Neither is it permissible for the Party to regard them and for editors to regard themselves, as specialists who simply carry out instructions. Still more non-Communist is a tendency of some editors to regard themselves as framers of Party policy rather than as interpreters and teachers.

These mistakes can be avoided only by bringing the workers on the Party press into all branches of Party work and by means of extensive conferences with the leading committees of the Party at which all phases of the Party work among the masses, its relation with the Communist International, the line of the Communist International, and the political problems of the day are discussed.

Centralization.

An army of worker correspondents.

Leninist education of editors and contributors.

Close connection with the struggles of the workers.

Close connection with the leading committees of our party. Close connection of the press with the inner life of our party. Understanding by the party of the role of the Communist press. Thus will our press become a Bolshevik press, be able to aid in building a mass Communist Party, lead the American working class, and pave the way for the dictatorship of the proletariat.

THEORETICAL MAGAZINES AND RESEARCH WORK.

1. There shall be formed a special section of the Agitprop to supervise, stimulate and develop Communist research work and theoretical magazines and publications by the Party.

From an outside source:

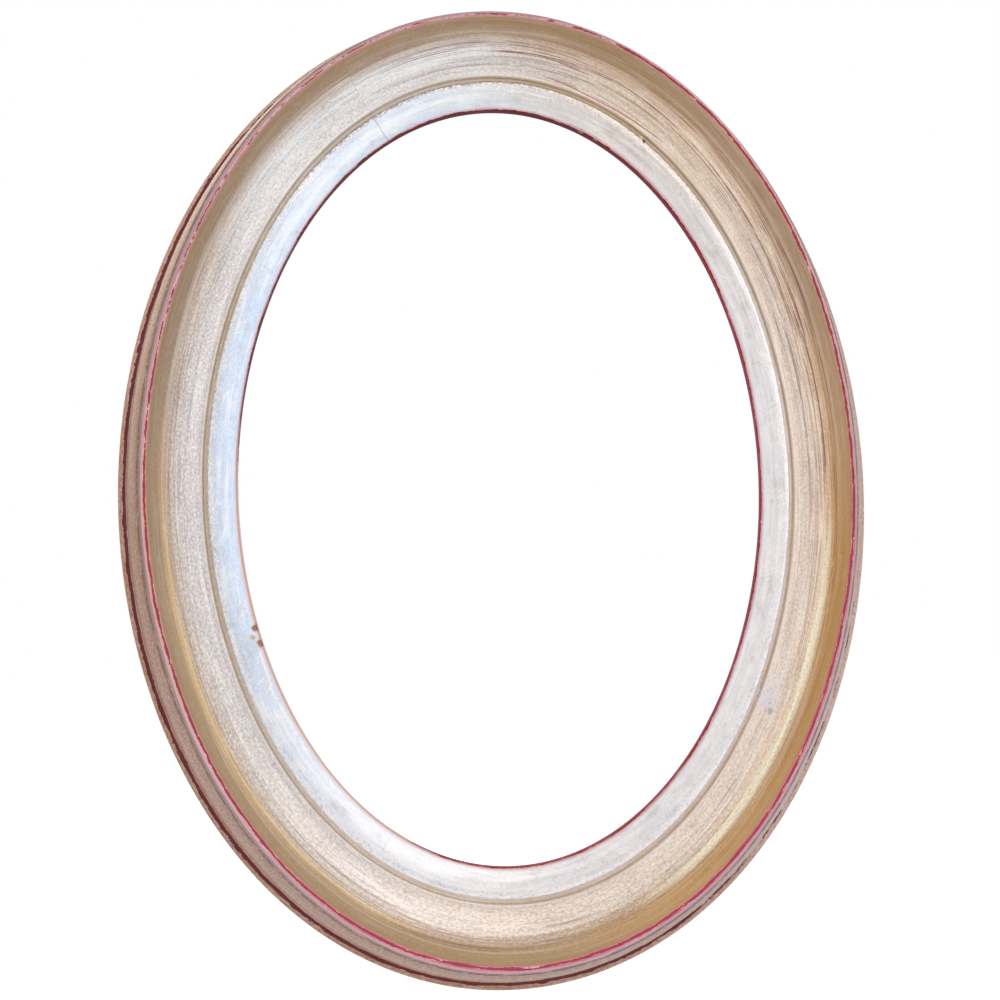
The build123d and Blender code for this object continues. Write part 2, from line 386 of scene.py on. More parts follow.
class Graph:
    """The node tree of a material or a world, with short ways to add and join its nodes."""

    def __init__(self, name: str, world: bool = False) -> None:
        """Start an empty tree.

        Args:
            name: The name of its material or world.
            world: True for a world.
        """
        library = bpy.data.worlds if world else bpy.data.materials
        self.owner = library.new(name)
        self.owner.use_nodes = True
        self.tree = self.owner.node_tree
        self.tree.nodes.clear()

    def add(self, kind: str, **settings: object) -> bpy.types.Node:
        """Add a node and set its properties.

        Args:
            kind: The node's type name without its ShaderNode start.
            settings: Properties of the node by name.

        Returns:
            The new node.
        """
        node = self.tree.nodes.new("ShaderNode" + kind)
        for name, value in settings.items():
            setattr(node, name, value)
        return node

    def coords(self) -> Value:
        """The object's own coordinates."""
        return self.add("TexCoord").outputs["Object"]

    def parts(self, vector: Value) -> list[Value]:
        """The parts of a vector.

        Args:
            vector: The vector.

        Returns:
            Its x, y and z.
        """
        node = self.add("SeparateXYZ")
        self.put(node.inputs[0], vector)
        return list(node.outputs)

    def put(self, socket: bpy.types.NodeSocket, value: Value) -> None:
        """Join a socket to another one, or set it to a plain value.

        Args:
            socket: The socket that takes the value.
            value: Another socket, or a number or colour.
        """
        if isinstance(value, bpy.types.NodeSocket):
            self.tree.links.new(value, socket)
        else:
            socket.default_value = value

    def math(self, operation: str, first: Value, second: Value = 0.0, third: Value = 0.0) -> Value:
        """A sum, product or other operation on numbers.

        Args:
            operation: The operation's name.
            first: Its first socket or number.
            second: Its second one.
            third: Its third one.

        Returns:
            The result.
        """
        node = self.add("Math", operation=operation)
        for socket, value in zip(node.inputs, (first, second, third)):
            self.put(socket, value)
        return node.outputs[0]

    def times(self, *factors: Value) -> Value:
        """Several numbers multiplied.

        Args:
            factors: Two or more sockets or numbers.

        Returns:
            Their product.
        """
        product = factors[0]
        for factor in factors[1:]:
            product = self.math("MULTIPLY", product, factor)
        return product

    def centred(self, noise: Value) -> Value:
        """A noise less a half, so that it swings about zero."""
        return self.math("SUBTRACT", noise, 0.5)

    def between(self, share: Value, low: float, high: float) -> Value:
        """The number at a share of the way from low to high."""
        return self.math("MULTIPLY_ADD", share, high - low, low)

    def smooth(self, value: Value, low: float, high: float) -> Value:
        """A smooth step from 0 at the low value to 1 at the high one.

        Args:
            value: The socket that is stepped.
            low: Where the step starts.
            high: Where it ends; below low, the step falls.

        Returns:
            The step.
        """
        node = self.add("MapRange", interpolation_type="SMOOTHSTEP")
        ends = (low, high, 0.0, 1.0) if low < high else (high, low, 1.0, 0.0)
        for socket, end in zip(node.inputs[1:5], ends):
            socket.default_value = end
        self.put(node.inputs[0], value)
        return node.outputs[0]

    def mix(self, factor: Value, below: Value, above: Value) -> Value:
        """Two colours mixed.

        Args:
            factor: Share of the second one.
            below: The colour below.
            above: The colour above.

        Returns:
            The mixed colour.
        """
        node = self.add("Mix", data_type="RGBA", clamp_result=True)
        self.put(node.inputs["Factor"], factor)
        self.put(node.inputs[6], below)
        self.put(node.inputs[7], above)
        return node.outputs[2]

    def over(self, below: Value, above: Value, *shares: Value) -> Value:
        """A colour laid over another by the product of some shares."""
        return self.mix(self.times(*shares), below, above)

    def ramp(self, value: Value, stops: list[tuple[float, tuple]]) -> Value:
        """A colour for each value, evenly between stops.

        Args:
            value: The socket that is looked up.
            stops: Places from 0 to 1, rising, each with its colour.

        Returns:
            The colour.
        """
        node = self.add("ValToRGB")
        elements = node.color_ramp.elements
        while len(elements) < len(stops):
            elements.new(1.0)
        for element, (place, colour) in zip(elements, stops):
            element.position = place
            element.color = colour
        self.put(node.inputs[0], value)
        return node.outputs[0]

    def scaled(self, vector: Value, size: tuple, shift: float = 0.0) -> Value:
        """A vector stretched by a factor along each axis, then shifted to give a noise another look.

        Args:
            vector: The vector.
            size: Its three factors.
            shift: How far it moves along its first two axes.

        Returns:
            The stretched vector.
        """
        node = self.add("Mapping")
        self.put(node.inputs["Vector"], vector)
        node.inputs["Scale"].default_value = size
        node.inputs["Location"].default_value = (shift, shift, 0.0)
        return node.outputs[0]

    def noise(
        self, vector: Value, scale: float = 1.0, detail: float = 2.0, rough: float = 0.5,
        flat: bool = False,
    ) -> Value:
        """Cloudy noise from 0 to 1, mostly near a half.

        Args:
            vector: Where it is looked up.
            scale: Clouds to a unit.
            detail: How many finer layers it has.
            rough: How strong they are.
            flat: True for a noise over the first two axes alone.

        Returns:
            The noise.
        """
        node = self.add("TexNoise", noise_dimensions="2D" if flat else "3D")
        self.put(node.inputs["Vector"], vector)
        node.inputs["Scale"].default_value = scale
        node.inputs["Detail"].default_value = detail
        node.inputs["Roughness"].default_value = rough
        return node.outputs[0]

    def bump(self, height: Value, strength: float, depth: float, normal: Value | None = None) -> Value:
        """A normal bent by a height.

        Args:
            height: The height.
            strength: Share of the bend that shows.
            depth: The height's size in metres.
            normal: A normal to bend further.

        Returns:
            The bent normal.
        """
        node = self.add("Bump")
        node.inputs["Strength"].default_value = strength
        node.inputs["Distance"].default_value = depth
        self.put(node.inputs["Height"], height)
        if normal is not None:
            self.put(node.inputs["Normal"], normal)
        return node.outputs[0]

    def finish(
        self, colour: Value, roughness: Value, metallic: Value, normal: Value, specular: Value = 0.5,
    ) -> bpy.types.Material:
        """Close the tree with one surface.

        Args:
            colour: Base colour.
            roughness: Roughness.
            metallic: Share of metal.
            normal: Normal.
            specular: How strongly it mirrors at its face.

        Returns:
            The finished material.
        """
        surface = self.add("BsdfPrincipled")
        self.put(surface.inputs["Base Color"], colour)
        self.put(surface.inputs["Roughness"], roughness)
        self.put(surface.inputs["Metallic"], metallic)
        self.put(surface.inputs["Normal"], normal)
        self.put(surface.inputs["Specular IOR Level"], specular)
        self.close("OutputMaterial", surface)
        return self.owner

    def close(self, kind: str, last: bpy.types.Node) -> None:
        """Join the last node to an output of the kind named."""
        self.put(self.add(kind).inputs[0], last.outputs[0])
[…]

2. The Workers Monthly, which has already succeeded in establishing itself among wide sections of workers, shall be enlarged in size and enriched with more theoretical material on:

(a) Marxism and Leninism.

(b) Original scientific investigation of the structure and functioning of American capitalism and of the current phases of the class struggle.

3. A program of theoretical publications (books and pamphlets) for the current year shall be prepared by the propaganda section of the Agitprop which shall be carried out in cooperation with The. Daily Worker Publishing Co.